Dr. Uché Blackstock is the parent of two school-age children in New York City. A certified emergency-medicine physician, she worked in urgent-care clinics in Brooklyn during the rise of COVID-19. Her children, now 5 and 7, learned remotely in the spring of 2020, but have attended their Brooklyn school fulltime, in person, since the fall of 2020 because their school offered that option for the children of essential workers. Dr. Blackstock is now the CEO of Advancing Healthcare Equity, a company she co-founded to address racial disparities in health care. She talked with EdWeek about how those disparities play out in education, and how schools can build trust with parents and protect all students as masks become optional. The interview has been edited for length and clarity.
How the pandemic plays out for different families is complex. I do think that there is a socioeconomic component to it. I found that the families in our school who chose hybrid versus remote were white families or more-affluent Black families. More lower-income Black families chose remote.
It’s an issue of trusting social institutions like schools or the educational system. If you talk to parents from low-income Black communities, I think they will say, ‘I don’t think that the schools are on our side.’ We talk about medical mistrust or institutional mistrust. I actually turn it around and say, it’s more institutional untrustworthiness, that these systems have proven untrustworthy to certain communities. They have to earn the trust of communities.
Some families did not trust that the schools were going to keep their kids safe, because they had experience with schools. More-affluent Black families and white families had the privilege of not feeling that fear, of having more trust, and saying, I feel OK about sending my kid to school.
It’s interesting for me, because my mother grew up in poverty, 15 minutes from here in Brooklyn. She was the first person in her family to go to college. She ended up at Harvard Medical School, and my twin sister and I are second-generation physicians. We’re the first Black mother-daughter legacy from Harvard Medical School.
So I feel like I understand and have an appreciation for her upbringing. She shared a lot with us about what it was like not to have. I know that we have to think about how institutions have interacted with communities, and how that has influenced parents’ decisions about sending their children to school in the pandemic.
I felt enough trust to send my kids to school because both the assistant principal and the principal are Black women who are incredible leaders. They were very transparent about what the process was going to be to keep the kids safe. We had town halls starting from the summer of 2020 that were like two hours long on Zoom: These are the layers that we’re going to put in place to make sure your children are safe. And here’s another hour where we can answer your questions. And we’re going to have another town hall, and another town hall. They were always available and accessible.
And—I get emotional thinking about this—but I feel like they see our children as their own children. If anyone’s going to take care of my babies, these women are going to make sure my babies are safe. Every parent should be able to feel that way. It’s unfortunate that it depends on school leadership. It depends on actually who your principal is, or who the staff are, that determines how protected your children are going to be. It shouldn’t be that way, but it is.
Principals: reach out to parents
We need to make sure that school leaders are communicating, encouraging everyone to wear their masks to school, because there’s still so much uncertainty. We don’t know when the next surge is going to be, and the transmission levels are still high. We have to worry about people who are immunocompromised, and we may not know who they are.
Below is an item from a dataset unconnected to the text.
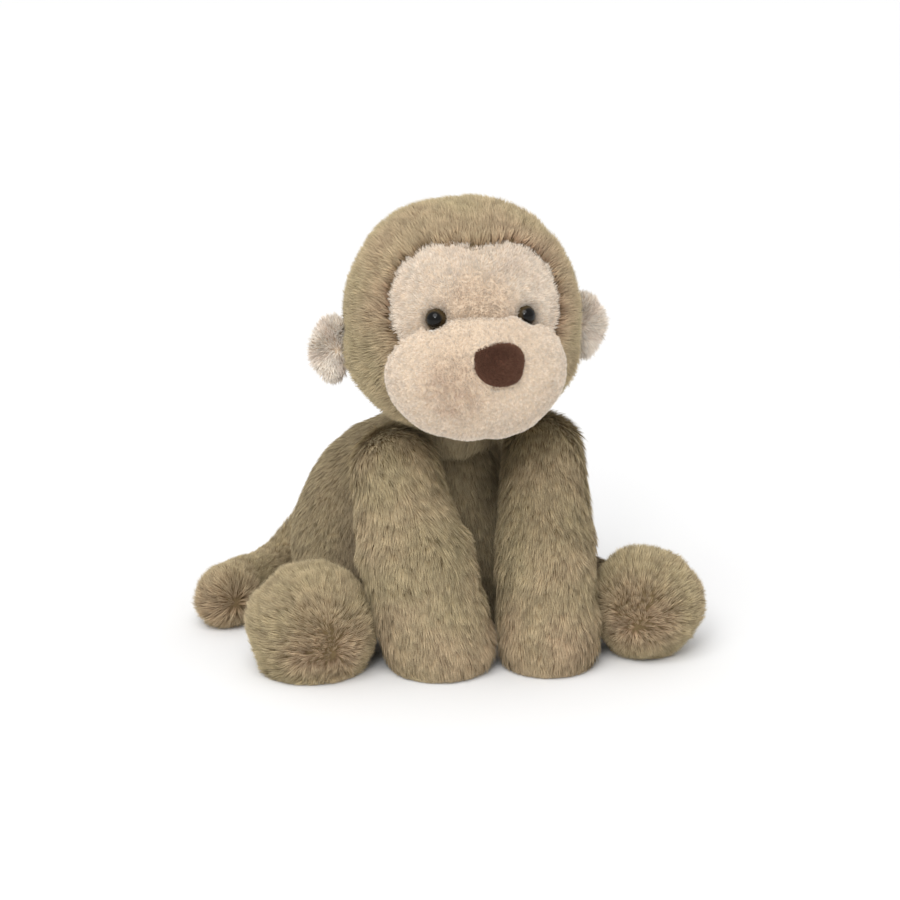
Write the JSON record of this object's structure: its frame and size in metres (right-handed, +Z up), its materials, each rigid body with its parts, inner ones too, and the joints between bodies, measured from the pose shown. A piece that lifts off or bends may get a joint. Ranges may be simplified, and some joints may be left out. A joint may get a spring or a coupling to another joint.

My children’s school gave us rapid tests for the kids to take before they came back from break. I think that is really important, to make sure all kids in public schools have access to that. And I still would encourage investing in ventilation and air filtration infrastructure.
The principal could also communicate with the school community, saying, if you’re a parent and you’re especially concerned about your child’s health and what these mask rules may mean, come talk to me and we can figure out what to do. It’s going to be individualized. There should be options for those families or staff that are vulnerable.
I was shocked by [New York City] Mayor Eric Adams’ in schools. There’s so much variability in vaccination rates within schools, within communities and neighborhoods. There are some schools where the vaccination rate is only in the 30s. And those are likely to be the same schools that have overcrowded classrooms, that don’t have adequate ventilation or air filtration infrastructures. And we’re telling them they can take off their masks. I think it’s too soon.
[Federal guidance on masking is shifting toward] a very individual personal-responsibility-focused messaging. And in the CDC’s most recent guidelines, we’re seeing that even more: that it’s not about the collective response, it’s more about what individuals do. And if you’re high risk, then you should protect yourself, but if you’re a healthy person, with a healthy immune system, then you can basically do what you want. And I honestly think it’s unconscionable. I know that’s a strong word, but the very foundation of public health is a collective response.
When you have a respiratory virus like this one, we know that all of these mitigation strategies are more effective when everyone is doing them. So I’m horrified that these COVID protections are being lifted so quickly. One, because there’s no plan for when we might reinstate them, and two, what are we going to do to protect people, especially the most vulnerable: the elderly, the immunocompromised, unvaccinated children. There’s no plan.